Entre os docentes, 20% dos homens sem filhos disseram não ter conseguido finalizar artigos para submissão durante a pandemia; entre mulheres com filhos, foram 51,38%. Com base nos resultados, o grupo enviou uma carta à revista Science comentando a preocupação. “Não podemos permitir que a pandemia reverta avanços e aprofunde a lacuna de gênero na ciência”, escreveram as cientistas lideradas pela bióloga Fernanda Staniscuaski, da UFRGS, que coordenou o estudo.

Lívia estava escrevendo projetos, orientando pesquisas, quando veio a pandemia. “O problema não é a quarentena, mas a quarentena com uma bebê em casa, de 1 ano e 2 meses. Afetou muito o trabalho acadêmico. Meu marido também é professor e cientista, divide os afazeres domésticos comigo em 50%, mas ela é bebê, demanda muito de mim.” A pesquisadora tentou trabalhar com a menina no colo, mas não deu muito certo. “Estava concentrada no que estava lendo e não reparei que ela estava batendo no teclado do laptop. Quando vi, tinha quebrado, os comandos não funcionam mais.”

Culpa

“Mal consigo ler um e-mail.
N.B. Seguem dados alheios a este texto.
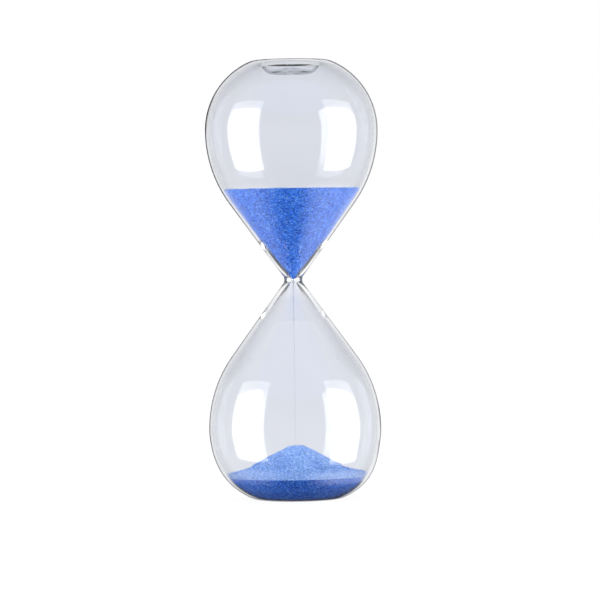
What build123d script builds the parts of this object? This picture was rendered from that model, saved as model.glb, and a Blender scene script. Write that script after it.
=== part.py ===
from build123d import *

import os
from math import cos, hypot, radians, sin, sqrt, tan

# A frameless, lampworked glass sand timer: two mirrored teardrop bulbs on one thick-walled neck,
# closed at both ends, with the sand part way through. It stands on either end.
#
# The origin is at the centre of the lower foot, with +Z up through the throat. Every piece is a
# body of revolution about Z. A bulb is drawn once, for the lower end, and mirrored about the
# throat for the upper end. Lengths are in millimetres and angles in radians.

# Overall size
height = 184.0
mid_height = height / 2

# Outer form of one bulb, measured from its own foot
belly_radius = 36.2
belly_height = 29.4
shoulder_arc = 31.5
foot_radius = 14.2
taper = radians(36.0)  # half-angle of the cone between belly and neck

# Glass
wall = 1.2
end_thickness = 1.2
neck_swell = 17.0  # how far above the throat the wall starts to thicken towards it

# The recess pushed up into each foot, so that the timer stands on a narrow ring
recess_radius = 12.0
recess_floor_radius = 9.2
recess_depth = 4.4
recess_rim_fillet = 1.8
recess_groove_fillet = 1.2
recess_floor_fillet = 3.0

# Neck and throat
neck_half_length = 12.0
waist_radius = 3.75
waist_fillet = 2.9
throat_radius = 0.5
throat_land = 1.2
throat_fillet = 0.6

# The flame-sealed bead that closes the filling hole in each recess
fill_hole_radius = 1.5
seal_button_radius = 5.0
seal_button_rise = 1.0
seal_drop = 0.5

# Sand
sand_gap = 0.05
repose = radians(28.0)  # the slope at which it slides
upper_sand_level = 38.3  # above the throat
pit_radius = 11.0
lower_sand_edge = 10.3  # where the sand meets the glass, above the foot
mound_knee_radius = 19.0
mound_knee_height = 13.0
mound_top_radius = 2.4
mound_top_fillet = 3.0
stream_top_radius = 0.38
stream_bottom_radius = 0.3

# The waist arc is upright at the throat, and this is where the cone would meet that plane
cone_radius_at_throat = waist_radius - waist_fillet * (sin(taper) * tan(taper) - 1 + cos(taper))
# The belly arc is tangent to the cone and upright at the belly
belly_arc = (
    (mid_height - belly_height) * sin(taper)
    + (cone_radius_at_throat - belly_radius) * cos(taper)
) / (1 - cos(taper))
belly_centre = belly_radius - belly_arc
# The foot arc is tangent to the foot ring and, from inside, to the shoulder arc
shoulder_centre = belly_radius - shoulder_arc
foot_reach = foot_radius - shoulder_centre
foot_arc = (shoulder_arc**2 - belly_height**2 - foot_reach**2) / (
    2 * (shoulder_arc - belly_height)
)

recess_lean = (recess_radius - recess_floor_radius) / recess_depth
inner_recess_depth = recess_depth + end_thickness
sand_inset = wall + sand_gap
pit_depth = pit_radius * tan(repose)
mound_top_height = mound_knee_height + (mound_knee_radius - mound_top_radius) * tan(repose)


def cone_radius(above_throat):
    """Outside radius of the cone at a height from the throat."""
    return cone_radius_at_throat + above_throat * tan(taper)


def inner_cone_radius(gap, above_throat):
    """Radius of the line from the throat's edge to where the wall is no longer thickened.

    The gap is how far the line keeps clear of the glass.
    """
    edge = throat_radius - gap
    swell_radius = cone_radius(neck_swell) - (wall + gap) / cos(taper)
    rise = (above_throat - throat_land / 2) / (neck_swell - throat_land / 2)
    return edge + rise * (swell_radius - edge)


def recess_wall(inset, above_foot):
    """The point of the recess's wall, or of a line parallel to it, at a height above the foot."""
    return (recess_radius - above_foot * recess_lean + inset * hypot(1, recess_lean), above_foot)


def arc_about(centre, reach, start, end):
    """Arc of radius reach about centre, from start to end the short way round."""
    across = (start[0] + end[0]) / 2 - centre[0]
    along = (start[1] + end[1]) / 2 - centre[1]
    stretch = reach / hypot(across, along)
    middle = (centre[0] + across * stretch, centre[1] + along * stretch)
    return ThreePointArc(start, middle, end)


def foot_and_shoulder(inset, top):
    """From the foot ring out round the shoulder, to the point top on the shoulder arc."""
    span = shoulder_arc - foot_arc
    turn = (
        shoulder_centre + (shoulder_arc - inset) * foot_reach / span,
        belly_height + (shoulder_arc - inset) * (foot_arc - belly_height) / span,
    )
    arc_about((foot_radius, foot_arc), foot_arc - inset, (foot_radius, inset), turn)
    arc_about((shoulder_centre, belly_height), shoulder_arc - inset, turn, top)


def taper_start(inset):
    """The point where the belly arc runs into the cone."""
    reach = belly_arc - inset
    return (belly_centre + reach * cos(taper), belly_height + reach * sin(taper))


def bulb_side(inset, *joint):
    """The side of a bulb, from the foot ring to its joint with the neck."""
    belly = (belly_radius - inset, belly_height)
    foot_and_shoulder(inset, belly)
    arc_about((belly_centre, belly_height), belly_arc - inset, belly, taper_start(inset))
    Polyline(taper_start(inset), *joint)


def recess(inset, depth, reach_in):
    """The flat of the foot ring, then the recess, in to the radius reach_in."""
    Polyline(
        (foot_radius, inset),
        recess_wall(inset, inset),
        recess_wall(inset, depth),
        (reach_in, depth),
    )


def corner(sketch, point):
    """The sketch's corner nearest to a point."""
    return sketch.vertices().sort_by_distance((*point, 0))[0]


outer_joint_radius = cone_radius(neck_half_length)
inner_joint_radius = inner_cone_radius(0, neck_half_length)
outer_joint = (outer_joint_radius, mid_height - neck_half_length)
inner_joint = (inner_joint_radius, mid_height - neck_half_length)
hole_outside = (fill_hole_radius, recess_depth)
hole_inside = (fill_hole_radius, inner_recess_depth)

# Bulbs: blown thin, thicker towards the neck, and open at the filling hole
with BuildPart() as lower_bulb:
    with BuildSketch(Plane.XZ) as bulb_section:
        with BuildLine():
            swell_start = (inner_cone_radius(0, neck_swell), mid_height - neck_swell)
            bulb_side(0, outer_joint)
            bulb_side(wall, swell_start, inner_joint)
            Line(outer_joint, inner_joint)
            recess(0, recess_depth, fill_hole_radius)
            recess(wall, inner_recess_depth, fill_hole_radius)
            Line(hole_outside, hole_inside)
        make_face()
        outside_floor = recess_wall(0, recess_depth)
        inside_floor = recess_wall(wall, inner_recess_depth)
        fillet(corner(bulb_section, recess_wall(0, 0)), radius=recess_rim_fillet)
        fillet(corner(bulb_section, recess_wall(wall, wall)), radius=recess_groove_fillet)
        fillet(corner(bulb_section, outside_floor), radius=recess_floor_fillet)
        fillet(corner(bulb_section, inside_floor), radius=recess_floor_fillet + wall)
    revolve(axis=Axis.Z)

with BuildPart() as upper_bulb:
    mirror(lower_bulb.part, about=Plane.XY.offset(mid_height))

# Neck: the drawn-down waist, whose thick wall leaves only the throat open
with BuildPart() as neck:
    waist_turn = waist_radius + waist_fillet * (1 - cos(taper))
    waist_reach = waist_fillet * sin(taper)
    with BuildSketch(Plane.XZ) as neck_section:
        with BuildLine():
            for side in (-1, 1):
                joint = mid_height + side * neck_half_length
                Line((waist_turn, mid_height + side * waist_reach), (outer_joint_radius, joint))
                Line((outer_joint_radius, joint), (inner_joint_radius, joint))
                Line(
                    (inner_joint_radius, joint),
                    (throat_radius, mid_height + side * throat_land / 2),
                )
            ThreePointArc(
                (waist_turn, mid_height - waist_reach),
                (waist_radius, mid_height),
                (waist_turn, mid_height + waist_reach),
            )
            Line(
                (throat_radius, mid_height - throat_land / 2),
                (throat_radius, mid_height + throat_land / 2),
            )
        make_face()
        fillet(neck_section.vertices().sort_by(Axis.X)[:2], radius=throat_fillet)
    revolve(axis=Axis.Z)

# Seals: a bead melted into the filling hole, with a button in the recess and a drop inside
with BuildPart() as lower_seal:
    with BuildSketch(Plane.XZ):
        with BuildLine():
            button_edge = (seal_button_radius, recess_depth)
            button_tip = (0, recess_depth - seal_button_rise)
            drop_tip = (0, inner_recess_depth + seal_drop)
            TangentArc(button_tip, button_edge, tangent=(1, 0))
            Polyline(button_edge, hole_outside, hole_inside)
            TangentArc(drop_tip, hole_inside, tangent=(1, 0))
            Line(drop_tip, button_tip)
        make_face()
    revolve(axis=Axis.Z)

with BuildPart() as upper_seal:
    mirror(lower_seal.part, about=Plane.XY.offset(mid_height))

# Sand still in the upper bulb: level on top, with a pit where it is drawn down, filling the
# cone down into the throat
with BuildPart() as upper_sand:
    level = mid_height + upper_sand_level
    upper_belly = height - belly_height
    level_radius = belly_centre + sqrt(
        (belly_arc - sand_inset) ** 2 - (upper_belly - level) ** 2
    )
    cone_top = (taper_start(sand_inset)[0], height - taper_start(sand_inset)[1])
    tip_radius = throat_radius - sand_gap
    with BuildSketch(Plane.XZ):
        with BuildLine():
            Polyline(
                (0, mid_height),
                (0, level - pit_depth),
                (pit_radius, level),
                (level_radius, level),
            )
            arc_about(
                (belly_centre, upper_belly),
                belly_arc - sand_inset,
                (level_radius, level),
                cone_top,
            )
            Polyline(
                cone_top,
                (inner_cone_radius(sand_gap, neck_swell), mid_height + neck_swell),
                (tip_radius, mid_height + throat_land / 2),
                (tip_radius, mid_height),
                (0, mid_height),
            )
        make_face()
    revolve(axis=Axis.Z)

# Sand that has run through: a mound on the floor of the lower bulb, round its recess
with BuildPart() as lower_sand:
    edge_radius = shoulder_centre + sqrt(
        (shoulder_arc - sand_inset) ** 2 - (belly_height - lower_sand_edge) ** 2
    )
    bed_depth = inner_recess_depth + sand_gap
    seal_clearance = fill_hole_radius + sand_gap
    over_seal = inner_recess_depth + seal_drop + sand_gap
    with BuildSketch(Plane.XZ) as mound_section:
        with BuildLine():
            foot_and_shoulder(sand_inset, (edge_radius, lower_sand_edge))
            Polyline(
                (edge_radius, lower_sand_edge),
                (mound_knee_radius, mound_knee_height),
                (mound_top_radius, mound_top_height),
                (0, mound_top_height),
                (0, over_seal),
                (seal_clearance, over_seal),
                (seal_clearance, bed_depth),
            )
            recess(sand_inset, bed_depth, seal_clearance)
        make_face()
        sand_groove = recess_wall(sand_inset, sand_inset)
        over_floor = recess_wall(sand_inset, bed_depth)
        mound_shoulder = (mound_top_radius, mound_top_height)
        fillet(corner(mound_section, sand_groove), radius=recess_groove_fillet)
        fillet(corner(mound_section, over_floor), radius=recess_floor_fillet + sand_inset)
        fillet(corner(mound_section, mound_shoulder), radius=mound_top_fillet)
    revolve(axis=Axis.Z)

# The thread of falling sand, from the throat to the top of the mound
with BuildPart() as sand_stream:
    with BuildSketch(Plane.XZ):
        with BuildLine():
            Polyline(
                (0, mound_top_height),
                (stream_bottom_radius, mound_top_height),
                (stream_top_radius, mid_height),
                (0, mid_height),
                close=True,
            )
        make_face()
    revolve(axis=Axis.Z)

pieces = {
    "upper_bulb": upper_bulb,
    "lower_bulb": lower_bulb,
    "neck": neck,
    "upper_seal": upper_seal,
    "lower_seal": lower_seal,
    "upper_sand": upper_sand,
    "lower_sand": lower_sand,
    "sand_stream": sand_stream,
}

os.makedirs("parts", exist_ok=True)
for name, piece in pieces.items():
    piece.part.label = name
    export_step(piece.part, f"parts/{name}.step")
    print(f"{name}: {piece.part.volume / 1000:.2f} cm3")
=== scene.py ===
import random
from math import atan2, cos, exp, hypot, pi, radians, sin, sqrt, tan

import bpy
from mathutils import Euler, Matrix, Vector, noise


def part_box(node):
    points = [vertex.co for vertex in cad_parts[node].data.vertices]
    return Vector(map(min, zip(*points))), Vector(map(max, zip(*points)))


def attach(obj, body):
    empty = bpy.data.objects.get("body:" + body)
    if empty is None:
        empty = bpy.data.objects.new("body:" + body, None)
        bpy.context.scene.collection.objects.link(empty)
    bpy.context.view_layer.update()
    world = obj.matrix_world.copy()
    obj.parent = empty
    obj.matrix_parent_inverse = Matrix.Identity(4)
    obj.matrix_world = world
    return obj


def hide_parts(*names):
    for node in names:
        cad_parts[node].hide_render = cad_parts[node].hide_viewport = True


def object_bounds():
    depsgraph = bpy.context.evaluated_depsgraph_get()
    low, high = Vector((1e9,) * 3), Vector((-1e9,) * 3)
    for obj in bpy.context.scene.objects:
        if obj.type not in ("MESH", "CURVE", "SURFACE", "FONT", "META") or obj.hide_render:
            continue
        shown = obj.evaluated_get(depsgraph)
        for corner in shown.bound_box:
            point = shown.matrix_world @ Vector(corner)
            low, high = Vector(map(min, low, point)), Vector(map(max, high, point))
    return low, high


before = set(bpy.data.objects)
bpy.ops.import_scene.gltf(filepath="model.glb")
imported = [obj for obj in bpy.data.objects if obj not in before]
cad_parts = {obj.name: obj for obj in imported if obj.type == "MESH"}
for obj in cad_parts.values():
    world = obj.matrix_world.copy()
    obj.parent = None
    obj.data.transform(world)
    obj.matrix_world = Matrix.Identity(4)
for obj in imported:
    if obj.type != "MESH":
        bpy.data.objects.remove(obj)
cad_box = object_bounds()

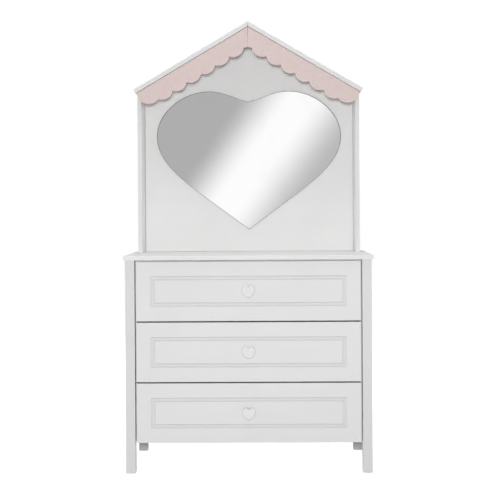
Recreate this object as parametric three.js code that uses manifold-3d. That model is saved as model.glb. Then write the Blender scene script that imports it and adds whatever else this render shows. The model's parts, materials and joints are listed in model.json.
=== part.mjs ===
// Child's dresser with three drawers and a house-shaped mirror unit standing on its top.
// Millimetres, +Z up, front facing -Y, left and right as seen from the front.
// The origin is on the floor, at the centre of the overall box.

import * as THREE from 'three';
import { mergeVertices } from 'three/addons/utils/BufferGeometryUtils.js';
import Module from 'manifold-3d';

// Dresser top
const topWidth = 940;
const topDepth = 470;
const topThickness = 16;
const dresserHeight = 818;
const topSideOverhang = 7;
const topFrontOverhang = 8;
const topBackOverhang = 8;

// Legs and their glides
const legSize = 36;
const rearLegInset = 5;
const glideDiameter = 24;
const glideThickness = 1.5;
const glideSpigotDiameter = 8;
const glideSpigotLength = 12;

// Carcass boards
const sidePanelThickness = 16;
const bottomPanelThickness = 16;
const backPanelThickness = 6;
const backPanelInset = 10;
const frontRailThickness = 16;
const frontRailDepth = 60;
const carcassFloorClearance = 116;

// Drawer fronts
const frontThickness = 18;
const frontSideGap = 5.5;
const frontTopGap = 5.4;
const frontSpacing = 4.8;
const frontRearClearance = 4;
const bottomPanelRise = 4;

// Routed ring on each front
const ringInset = 54;
const ringWidth = 16.4;
const ringGrooveWidth = 5;
const ringGrooveDepth = 2.4;
const ringBandDepth = 0.9;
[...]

Mas tenho colegas que contam estarem com a maior produtividade da vida. Eu nem sei quem vou ser depois da pandemia, como vou correr atrás do tempo perdido. É uma sensação de frustração e culpa.” A etnobotânica Patrícia de Medeiros, de 33 anos, professora da Universidade Federal de Alagoas e mãe de uma menina de 1 ano e 9 meses, também estava na retomada dos trabalhos pós licença-maternidade quando teve de trocar Maceió por Arapiraca, para ajudar a sogra, que passa por um tratamento de câncer e não podia ficar sozinha.

“De 8 horas de trabalho, passei a começar a trabalhar quando ela (a filha) dorme. E essa menina dorme à meia-noite! Ainda assim não faço nem quatro horas. A produção está atrasada, a prestação de contas que tenho de entregar no fim do mês. O prazo está chegando e não vou conseguir cumprir. Vêm crise de ansiedade, momentos de choro, culpa.”

Para quem está na linha de frente nos estudos da covid-19, é um pouco diferente, mas também dramático. Com senso de urgência, responsabilidade aumentada de trazer respostas, as pesquisadoras estão se desdobrando em estratégias, muitas horas trabalhadas e poucas de sono, para dar conta de tudo.

Covid e lição de casa

A matemática Dayse Haime Pastore, de 42 anos, do Cefet/RJ, faz projeções de crescimento da doença e de lotação de leitos de hospital. Imediatamente antes de dar a entrevista, ela estava estudando Matemática com o filho, de 13 anos, que teria prova no dia seguinte. “Não é fácil para as crianças aprenderem online. E se não é fácil para as crianças, não é fácil para os pais”, diz. “Se eu não tivesse virado a pesquisa para o coronavírus, provavelmente não estaria nem trabalhando, porque é muito difícil mesmo.” As informações são do jornal O Estado de S. Paulo.